Adobe is the first-ever brand to create a Women-focused Fellowship with the Sundance Institute. The program will seek to discover, champion and spotlight women artists creating work across diverse disciplines. It’s an effort to make women more visible in the Hollywood landscape, at a time when we look at the 2020 Oscars and discover that, again, no woman appears in the list of nominees. That’s the harsh reality, as Adobe EVP and CMO, Ann Lewnes, noted in her speech, announcing the new fellowship.
Ann Kewnes said: “Film has the power to shape culture, politics and social norms. But that can’t happen without a diverse set of voices. To help surface some of the best female filmmakers, Adobe created the women’s Fellowship with Sundance. A program that will empower women across diverse disciplines of filmmaking. I’m incredibly proud of the role Adobe is playing to advance the role of women in film. Kathryn Bigelow remains the only woman to ever win an Academy Award in the director category and, sadly, it won’t happen at the 2020 Oscars either. That needs to change and it won’t unless we help female filmmakers tell their stories.”
Greater opportunity for the underrepresented
To make it happen, Adobe and Sundance present this Women-focused Fellowship, that creates the base to help discover new or hidden talents. According to Adobe, “creativity is everywhere and within everyone. It’s in the stories we tell and the experiences we create, but not everyone’s voice is being heard. At Adobe, we are committed to empowering everyone to bring their story to life and creating greater opportunity for all voices, especially the underrepresented. As a longtime partner of Sundance Institute, we continue to deliver on this commitment and this year will launch the inaugural Women at Sundance | Adobe Fellowship to help female filmmakers launch successful and sustainable careers.”
Sundance Institute Executive Director, Keri Putnam, added: “Sundance Institute has long been committed to championing, elevating, and supporting women filmmakers, and we’re enormously proud to deepen that commitment by partnering with Adobe in creating the groundbreaking Women at Sundance | Adobe Fellowship. At this critical moment, we must continue forging paths for women to succeed as storytellers who shape a more representative cultural landscape.”
A $10,000 cash grant and more
The Women at Sundance | Adobe Fellowship offers bespoke support to five artists who identify as women, creating bold new work across diverse disciplines and various Sundance Institute artist development programs.

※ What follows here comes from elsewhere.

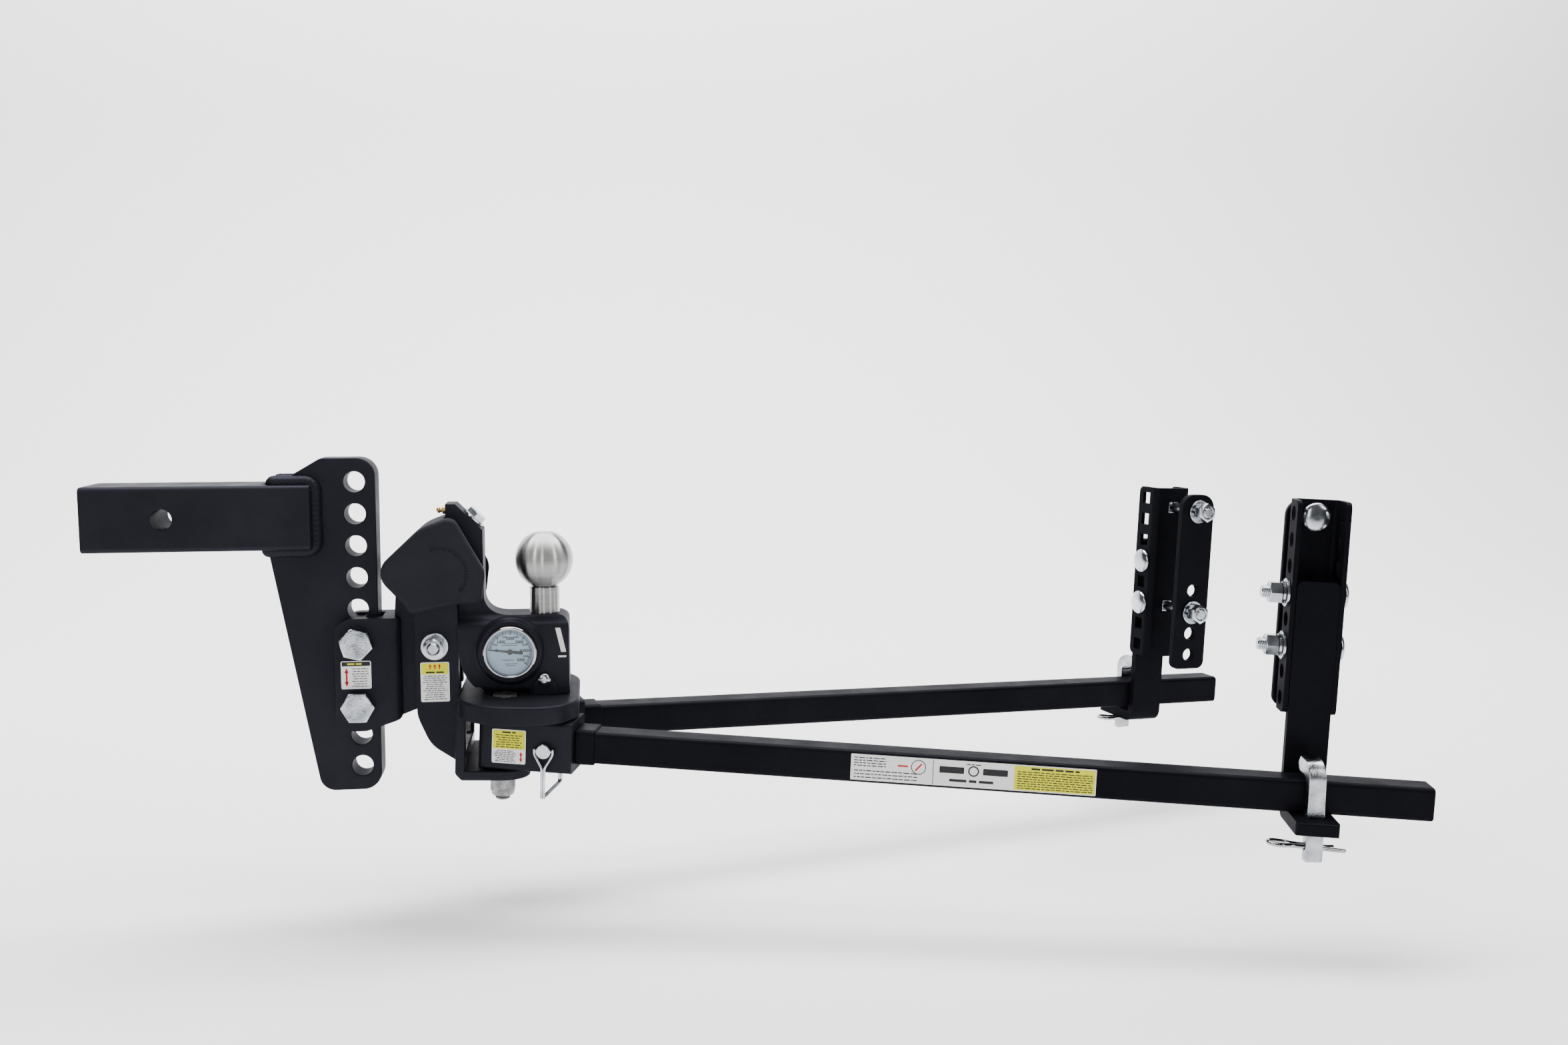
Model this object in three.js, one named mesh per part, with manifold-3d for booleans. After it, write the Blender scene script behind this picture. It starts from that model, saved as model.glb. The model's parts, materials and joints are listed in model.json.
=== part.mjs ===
// Weight distribution hitch: shank and drop plate, tilting ball head with a load gauge,
// two spring arms on king bolts and two frame brackets. Millimetres, +Z up.
// Origin: centre of the shank's receiver end. +X runs towards the trailer, +Y to the far side.
import * as THREE from "three";
import { mergeVertices } from "three/addons/utils/BufferGeometryUtils.js";
import Module from "manifold-3d";

const wasm = await Module();
wasm.setup();

// ---------- driving dimensions ----------
const INCH = 25.4;
const GAP = 0.35; // air left between pieces that touch

const SHANK = { side: 2.5 * INCH, length: 213, edge: 5, pinX: 74.6, pinDia: 20.6, slotX: 165 };
const PLATE = { thick: 28, left: 168.5, right: 273.2, top: 57, bottom: -277, toe: 213, neck: 221 };
const HOLE = { x: 252.8, z: 33.5, radius: 10.3 }; // topmost height hole
const PITCH = 1.25 * INCH; // height steps of the drop plate
const HOLES = 10;
const HEIGHT_BOLT = { dia: 0.75 * INCH, flats: 1.125 * INCH, head: 9.6, nut: 16.5, holes: [5, 7] };
const CLEVIS = { outer: 27, left: 229.5, web: 276, right: 294, top: -101, bottom: -214, boltHole: 9.9 };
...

The pillars of the Fellowship include:
- A $10,000 cash grant
- Participation in a Sundance Institute Lab or Program
- Year-round mentorship from Sundance Institute staff and Adobe executives.
Adobe’s commitment to celebrating diverse voices in creativity at Sundance doesn’t stop at the work we’re doing to support female filmmakers. The company is empowering the next generation of creators with tools and mentorship through the Sundance Ignite program, helping aspiring artists tap into their creativity and shape the future of filmmaking. Adobe also supports Sundance Institute’s Documentary Film Program and the newly created Sundance Institute | Adobe Mentorship Awards for outstanding mentorship in the field of film editing.
Adobe’s efforts to create greater opportunity for all voices goes beyond Sundance, with year-round scholarships, grants, mentoring and access to our industry-leading software, including Creativity Scholarships, Adobe Digital Academy, Adobe Creative Residency program and Community Challenges.
Women at Sundance
The Sundance Institute has its own Women at Sundance program active since 2012, in partnership with Women In Film Los Angeles. Together, they commissioned groundbreaking research with Dr. Stacy Smith and her team at USC’s Annenberg Inclusion Initiative to better understand the key barriers and opportunities for women filmmakers.
Guided by these findings over the years, Women at Sundance has strengthened the artist pipeline, supported women creators to cultivate career sustainability, catalyzed the growth of women-dominated networks, and established a firm awareness among decision-makers and gatekeepers in the industry about the deficit of women behind the camera in independent film and beyond.
The numbers, though, don’t lie: there is still a lot to be done, and the new fellowship with Adobe helps. At a time when women make up 50.8 percent of the U.S. population, just 4.2 percent of the 100 top-grossing American films are made by female directors; and that statistic hasn’t changed over the last decade. Sundance Institute has offered unprecedented support to women artists, including groundbreaking women like Euzhan Palcy, Barbara Kopple, Allison Anders, and many more at its earliest labs and Festival.
Women at Sundance continues to discover, spotlight, and forge ways for women to succeed as storytellers who shape our cultural landscape.